Perhaps the most memorable tale in The Shanghai Free Taxi is, however, that of Crystal and Winnie. Crystal is a Chinese-American woman whose sister, Winnie, disappeared in 2013 in southern Yunnan province. Having been contacted by Crystal, the author becomes embroiled in a story which reveals, as he puts it, “the dark side of the Chinese Dream”.
Winnie had arrived in Yunnan escaping a life of sex work in the country’s north east, and Langfitt travels to the southern borderlands with Crystal to try to tease back together the broken threads of her life, uncovering a poisonous and adulterous romantic entanglement which seems to provide the most likely explanation for her disappearance. Beyond this, Winnie’s fate remains a mystery; she is simply too insignificant for the authorities to take much of an interest, and NPR’s security advisors suggest that Langfitt has waded as far as would be wise into these particular waters.

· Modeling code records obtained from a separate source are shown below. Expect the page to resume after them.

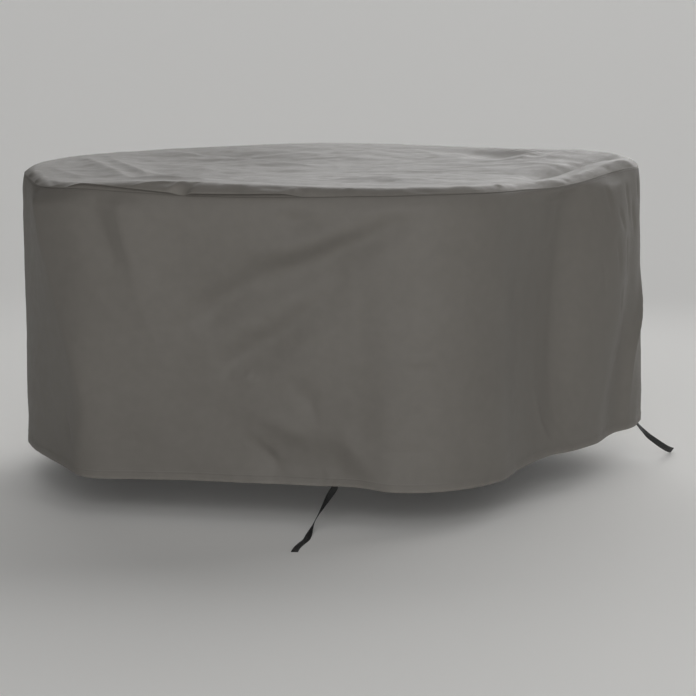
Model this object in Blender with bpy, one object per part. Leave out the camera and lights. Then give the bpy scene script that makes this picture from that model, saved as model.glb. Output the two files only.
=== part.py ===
"""Fitted cover of coated polyester for a round garden set, as it hangs over what it protects.

A cut disc is sewn to a long wall strip that is closed into a ring, and black webbing ties hang from the hem.
The cover is hollow. Units are metres and degrees, with +Z up. The origin is on the underside of the top, at
its middle. Bearings run anticlockwise from +X, seen from above, and the side with the main folds faces -Y.
"""

import math
from collections import namedtuple

import bmesh
import bpy
from mathutils import Matrix, Vector

# Cloth
CLOTH_THICKNESS = 0.002
SEAM_GAP = 0.0003
COLUMNS = 104
FRONT_BEARING = -80.0
FRONT_CROWDING = 0.4  # columns stand closer on the side with the folds: 0 is even, 1 is all in front

# Top
POLE_RADIUS = 0.05
DISH_RINGS = 11
RING_CROWDING = 0.6  # rings stand closer towards the rim, where the folds are
DISH_POWER = 1.5  # how late the dish climbs to the rim
RIM_ROUNDING = 0.032
RIM_STEPS = 3
FOLD_END_POWER = 8  # how close to the rim the folds of the top run out
TURNED_EDGE = 0.007  # the upright strip above the seam
STRIP_TOP = 0.6  # where the strip ends and where a tuck lies, as shares of the turned edge
TUCK_TOP = 0.85
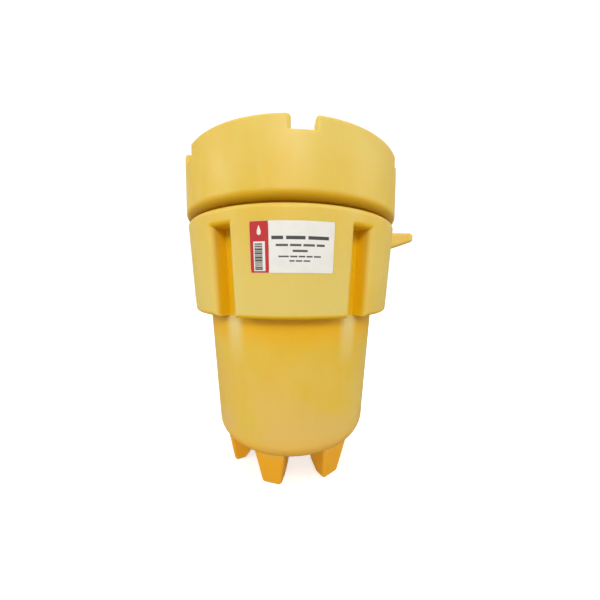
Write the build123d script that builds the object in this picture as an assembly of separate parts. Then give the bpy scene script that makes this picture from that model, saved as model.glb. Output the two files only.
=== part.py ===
"""Wheeled overpack salvage drum with a screw lid, in millimetres.

The origin is on the drum's axis at the ground. +Z is up, -Y is the front, where the middle leg is, and +Y
is the back, where the wheels are. An azimuth is counted in degrees from the front towards +X.
"""

import os

from build123d import *

# Rotomoulded walls, the rounding of their edges, how far a cut runs past a face, and how far past a limit
# an edge's middle has to be to count as beyond it
WALL = 7
EDGE = 14
OVERCUT = 20
FUZZ = 1

# Body: a cone that stands on a rounded base
BASE_Z = 104
BASE_R = 279.5
BASE_ROUND = 62
BODY_TOP_Z = 565
BODY_TOP_R = 309
BODY_SLOPE = (BODY_TOP_R - BASE_R) / (BODY_TOP_Z - BASE_Z)

# Collar: the wide band round the top, with four upright channels
COLLAR_BOTTOM_Z = BODY_TOP_Z
COLLAR_TOP_Z = 862
COLLAR_BOTTOM_R = 358
COLLAR_TOP_R = 378
COLLAR_CORE_R = 290
CHANNEL_ROOF_Z = 815
CHANNEL_WIDTH = 62
PANEL_AZIMUTH = 16.2
CHANNEL_OFFSETS = (-31.7, 31.7, 148.3, 211.7)

# Neck and its thread
NECK_R = 344
NECK_INNER_R = 336
NECK_TOP_Z = 1004
PITCH = 50
THREAD_ROOT = 22
THREAD_CREST = 12
THREAD_DEPTH = 8
THREAD_SINK = 3
NECK_THREAD_Z = 885
NECK_TURNS = 2
LID_THREAD_DROP = 19
LID_TURNS = 1.5

# Lid: a hollow skirt and rim, and a top panel set down inside the rim
LID_R = 381.5
PANEL_THICKNESS = 8
LID_BOTTOM_Z = 869
LID_TOP_Z = 1067
LID_LIP_ROUND = 22
HOLLOW_ROUND = 10
SKIRT_INNER_R = 354.5
RIM_INNER_R = 340
PANEL_R = 335
PANEL_Z = 1020
PANEL_STEP_R = 222
PANEL_STEP = 5
NOTCH_COUNT = 6
NOTCH_AZIMUTH = 20.2
NOTCH_WIDTH = 60
NOTCH_FLOOR_Z = 1027
NOTCH_EDGE = 10

# Gasket between the rim of the neck and the lid's panel
GASKET_INNER_R = 334.5
GASKET_OUTER_R = 346
GASKET_GAP = 0.2

# Legs
LEG_AZIMUTHS = (-51, 0, 51)
LEG_FOOT_R = 238
LEG_FOOT_INNER_R = 205
LEG_HEEL_R = 178
LEG_HEEL_Z = 38
LEG_TOP_Z = 165
LEG_TOP_R = 270
LEG_TOP_INNER_R = 158
LEG_FOOT_HALF = 33
LEG_TOP_HALF = 58
LEG_EDGE = 9
LEG_FRONT_ROUND = 10

# Side handles
HANDLE_AZIMUTHS = (-106.2, 106.2)
HANDLE_TOP_Z = 857
HANDLE_TIP_R = 470
HANDLE_TIP_DEPTH = 30
HANDLE_EDGE = 11
HANDLE_CORNER = 24
HANDLE_ROOT_Z = 793
HANDLE_HALF = 62
HANDLE_ROOT_R = 364
HANDLE_GRIP = 33
HANDLE_ARM = 17
HANDLE_GAP_R = 387
HANDLE_GAP_ROUND = 16
HANDLE_GAP_EDGE = 5

# Label on the panel between the two front channels
LABEL_BOTTOM_Z = 688
LABEL_TOP_Z = 816
LABEL_ARC = 33.6
LABEL_THICKNESS = 0.5

# Wheels, axle and the two lugs that carry it
WHEEL_R = 80
WHEEL_Y = 300
WHEEL_X = 172.5
TYRE_WIDTH = 45
TYRE_ROUND = 9
TYRE_LIP = 4
RIM_R = 58
RIM_THICKNESS = 8
RIM_INSET = 3
RIM_FLANGE = 3
RIM_FLANGE_WIDTH = 5
HUB_BOSS_R = 20
HUB_BOSS_WIDTH = 56
HUB_WEB = 8
SPOKES = 6
SPOKE_THICKNESS = 5
SPOKE_INSET = 7
SPOKE_OVERLAP = 3
AXLE_R = 8
AXLE_CHAMFER = 1.5
RUNNING_GAP = 0.05
AXLE_END_X = 214
BUSH_R = 12
BUSH_FLANGE_R = 16
BUSH_FLANGE = 2
BUSH_LENGTH = 18
WASHER_R = 15
WASHER_THICKNESS = 2
SIDE_GAP = 0.3
CAP_R = 13
CAP_LENGTH = 12
CAP_WALL = 2
CAP_ROUND = 5
LUG_INNER_X = 96
LUG_OUTER_X = 140
LUG_NOSE_R = 29
LUG_ROOT_Y = 200
LUG_ROOT_Z = 119
LUG_BACK_Y = 268
LUG_TOP_Z = 218
LUG_EDGE = 10


def collar_radius(z):
    """Radius of the collar's outer face at a height."""
    share = (z - COLLAR_BOTTOM_Z) / (COLLAR_TOP_Z - COLLAR_BOTTOM_Z)
    return COLLAR_BOTTOM_R + share * (COLLAR_TOP_R - COLLAR_BOTTOM_R)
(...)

Back in Shanghai, the author consults a private investigator named Wei who tells him that Winnie is likely dead; her home on the edge of the Golden Triangle is a place where drugs are rife and people can be easily disappeared. For Wei, and for Langfitt, Winnie’s story is a fitting morality tale for Xi’s China: “China’s huge economic success has concealed people’s failing morals and spiritual degradation,” he tells Langfitt. “Its exterior looks shiny and splendid and the entire world is watching, but actually its inside is rotten to the core.”
Winnie’s is not a tale told as a casual cab-ride chat, and in reality the book is only loosely held together by the conceit of the “Free Loving Heart Taxi”. Yet, Langfitt is an amiable, informed correspondent, and there is much to enjoy here for those looking to learn about modern China: for anyone in a Beijing-bound cab from the airport, forget about probing your cabbie for some home-spun authentic wisdom, and enjoy a few chapters of The Shanghai Free Taxi instead.